The document outlines plans for a more vibrant inner-city area of nightlife precincts to support billions of dollars in growth and thousands of new residents in the next five years.
The strategy’s specific goal is for Newcastle to “grow and expand” the “evening economy later into the night”, with city centre residents warned that “ultimately there needs to be acceptance… that city life involves a degree of noise and activity”.
But in a strongly-worded submission to the Horton review into whether Newcastle’s existing liquor licence conditions should change, Hunter New England Local Health District warns that any relaxation of conditions would mean a return to the alcohol-related violence days pre-2008.
It warned that the council’s strategic priority of promoting the night time economy “should not be the sole consideration” when looking at licensing conditions.

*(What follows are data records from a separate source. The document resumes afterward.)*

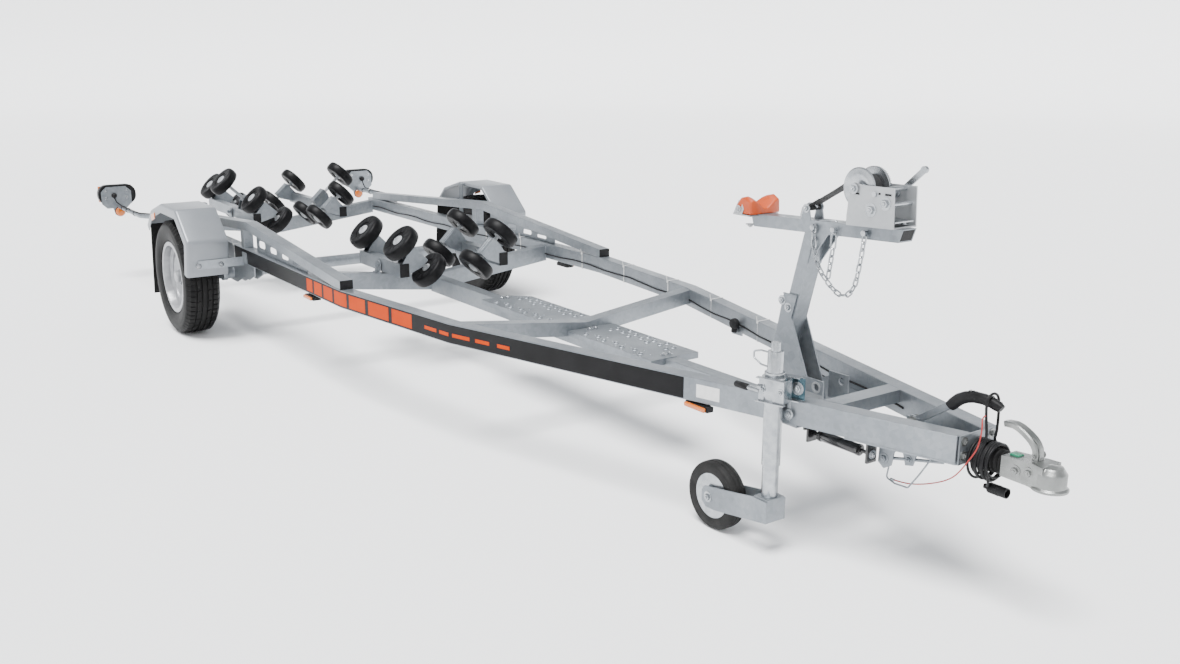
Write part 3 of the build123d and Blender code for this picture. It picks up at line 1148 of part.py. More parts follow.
# ================================================================ sub-parts
def build():
    """Every sub-part, by the name of its node."""
    nodes = {
        "rail_left": [rail()],
        "rail_right": [mirrored(rail())],
        "upper_beams": both_sides(upper_beam()),
        "end_plugs": end_plugs(),
        "cross_beams": cross_beams(),
        "keel_beam": [keel_beam()],
        "walk_plates": walk_plates(),
        "nose_plates": nose_plates(),
        "axle_beam": [axle_beam()] + brake_units(),
        "mudguards": both_sides(mudguard()),
        "mud_flaps": both_sides(mud_flap()),
        "fender_brackets": [piece for half in fender_bracket() for piece in both_sides(half)],
        "lamp_arms": both_sides(lamp_arm()),
        "lamp_housings": both_sides(lamp_housing()),
        "lamp_lenses": both_sides(lamp_lens()),
        "side_markers": side_markers(),
        "rocker_pivots": rocker_pivots(),
        "winch_post": [winch_post()],
        "winch_frame": [winch_frame()],
        "bow_snubber": [bow_snubber()],
        "overrun_housing": [overrun_housing()],
        "bellows": [bellows()],
        "coupling_head": [coupling_head()],
        "coupling_handle": [coupling_handle()],
        "handbrake_lever": [handbrake_lever()],
        "handbrake_grip": [handbrake_grip()],
        "overrun_damper": [overrun_damper()],
        "jockey_clamp": [mirrored(jockey_clamp())],
        "jockey_tube": [mirrored(jockey_tube())],
        "winch_strap": [winch_strap()],
        "safety_chain": [safety_chain()],
        "lead_coil": [lead_coil()],
        "lead_run": [cord_tube(lead_route, lead_d, "lead_run")],
        "lead_plug": [lead_plug()],
        "breakaway_cable": [cord_tube(breakaway_route, breakaway_d, "breakaway_cable")],
        "winch_drum": [winch_drum()],
        "winch_crank": [winch_crank()],
        "jockey_leg": [mirrored(jockey_leg())],
        "jockey_fork": [mirrored(jockey_fork())],
        "jockey_tyre": [mirrored(jockey_tyre())],
        "jockey_rim": [mirrored(jockey_rim())],
    }
    for name, side in (("left", 1), ("right", -1)):
        nodes["tyre_" + name] = [tyre(side)]
        nodes["rim_" + name] = [rim(side)]
    for end, rocker in (("front", front_rocker), ("rear", rear_rocker)):
        beam = rocker_beam(rocker)
        nodes[f"rocker_{end}_left"] = [beam]
        nodes[f"rocker_{end}_right"] = [mirrored(beam)]
        for pair in rocker["pairs"]:
            rollers = roller_pair(pair)
            nodes[f"rollers_{end}_{pair[0]}_left"] = [rollers]
            nodes[f"rollers_{end}_{pair[0]}_right"] = [mirrored(rollers)]
    return nodes


origin_x = (nose_tip_x + lamp_lens_x) / 2


def main():
    os.makedirs("parts", exist_ok=True)
    for name, shapes in build().items():
        solids = [solid for shape in shapes for solid in shape.solids()]
        placed = Compound(solids).moved(Location((-origin_x, 0, 0)))
        export_step(placed, f"parts/{name}.step")
    print(f"origin_x {origin_x:.1f}")


if __name__ == "__main__":
    main()
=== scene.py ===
import bmesh
import bpy
from math import acos, asin, atan2, copysign, cos, hypot, pi, radians, sin, tan, tau
from mathutils import Matrix, Vector


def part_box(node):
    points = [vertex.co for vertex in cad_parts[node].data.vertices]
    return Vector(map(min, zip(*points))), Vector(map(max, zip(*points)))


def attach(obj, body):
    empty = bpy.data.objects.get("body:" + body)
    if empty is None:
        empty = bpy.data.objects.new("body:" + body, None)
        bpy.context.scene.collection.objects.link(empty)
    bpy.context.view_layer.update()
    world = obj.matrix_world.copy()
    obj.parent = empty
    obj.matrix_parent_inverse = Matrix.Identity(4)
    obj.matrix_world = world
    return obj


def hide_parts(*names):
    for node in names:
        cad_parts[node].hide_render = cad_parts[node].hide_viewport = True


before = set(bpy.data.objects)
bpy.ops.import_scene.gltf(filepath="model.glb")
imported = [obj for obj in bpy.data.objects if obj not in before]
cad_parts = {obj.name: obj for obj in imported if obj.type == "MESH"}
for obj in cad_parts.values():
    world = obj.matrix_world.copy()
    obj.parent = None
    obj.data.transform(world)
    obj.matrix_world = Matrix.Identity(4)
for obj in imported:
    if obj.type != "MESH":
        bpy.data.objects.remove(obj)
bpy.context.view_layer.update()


# ---------------- camera and lamps
# The camera stands ahead of the trailer's right side, at the height of a person's eyes.
# A large soft lamp overhead and a weak one in front light a pale, even room.
axle_x = sum(corner.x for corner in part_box("tyre_left")) / 2


def at(x, y, z):
    """A place in millimetres ahead of the road axle, left of the middle and above the ground."""
    return Vector((axle_x + x / 1000, y / 1000, z / 1000))


def stand(name, data):
    """Object of a camera, lamp, mesh or curve, put in the scene."""
    thing = bpy.data.objects.new(name, data)
    bpy.context.scene.collection.objects.link(thing)
    return thing


heading, dip, roll = radians(144.701), radians(14.328), radians(0.228)
eye = at(6198.2, -2610.9, 1543.0)
sight = Vector((cos(heading) * cos(dip), sin(heading) * cos(dip), -sin(dip)))
level_right = sight.cross(Vector((0, 0, 1))).normalized()
right = Matrix.Rotation(-roll, 3, sight) @ level_right
turned = Matrix((right, right.cross(sight), -sight)).transposed().to_4x4()
lens = bpy.data.cameras.new("camera")
lens.lens, lens.sensor_width, lens.clip_start = 34.41, 36.0, 0.05
camera = stand("camera", lens)
camera.matrix_world = Matrix.Translation(eye) @ turned
bpy.context.scene.camera = camera

world = bpy.data.worlds.new("studio")
world.use_nodes = True
room = world.node_tree.nodes["Background"].inputs
room["Color"].default_value, room["Strength"].default_value = (0.93, 0.96, 1.0, 1), 0.75
bpy.context.scene.world = world


def lamp(name, pitch, turn, power, softness):
    """Distant soft lamp, its pitch and turn in degrees from straight down."""
    light = bpy.data.lights.new(name, "SUN")
    light.energy, light.angle = power, radians(softness)
    stand(name, light).rotation_euler = (radians(pitch), 0, radians(turn))


lamp("overhead", 20, 20, 7.0, 30)
lamp("front_fill", 60, 30, 1.0, 60)


# ---------------- studio floor
# A wide sheet of matt white card, faintly clouded, lies under the trailer.
# Its rim is bent up all round into a backdrop.
class Wire:
    """A node's output in a finish, for sums on it."""

    def __init__(self, finish, socket):
        self.finish, self.socket = finish, socket

    def maths(self, operation, *values):
        return self.finish.add("Math", {"operation": operation}, dict(enumerate(values)))

    def __add__(self, other):
        return self.maths("ADD", self, other)

    def __radd__(self, other):
        return self.maths("ADD", other, self)

    def __sub__(self, other):
        return self.maths("SUBTRACT", self, other)

    def __rsub__(self, other):
        return self.maths("SUBTRACT", other, self)

    def __mul__(self, other):
        return self.maths("MULTIPLY", self, other)

    def __rmul__(self, other):
        return self.maths("MULTIPLY", other, self)


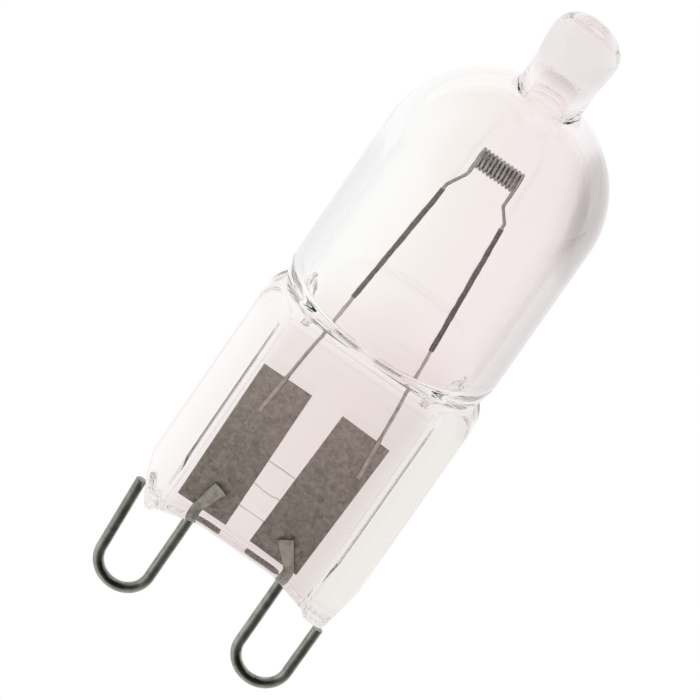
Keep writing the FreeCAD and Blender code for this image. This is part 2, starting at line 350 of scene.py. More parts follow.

“Given the acknowledged history of alcohol-related violence in Newcastle prior to 2008, and the acknowledged beneficial reductions in the occurrence of such violence and related harms since that date, any proposed change to the original licensing conditions by any party should be supported by an evidence-based estimate of the impact of the proposed changes on the rate of alcohol-related violence,” the submission said.
The health service warned that Newcastle’s continuing status as an alcohol-related violence hotspot in NSW showed that the circumstances leading to the introduction of licensing conditions a decade ago “are yet to be fully resolved”.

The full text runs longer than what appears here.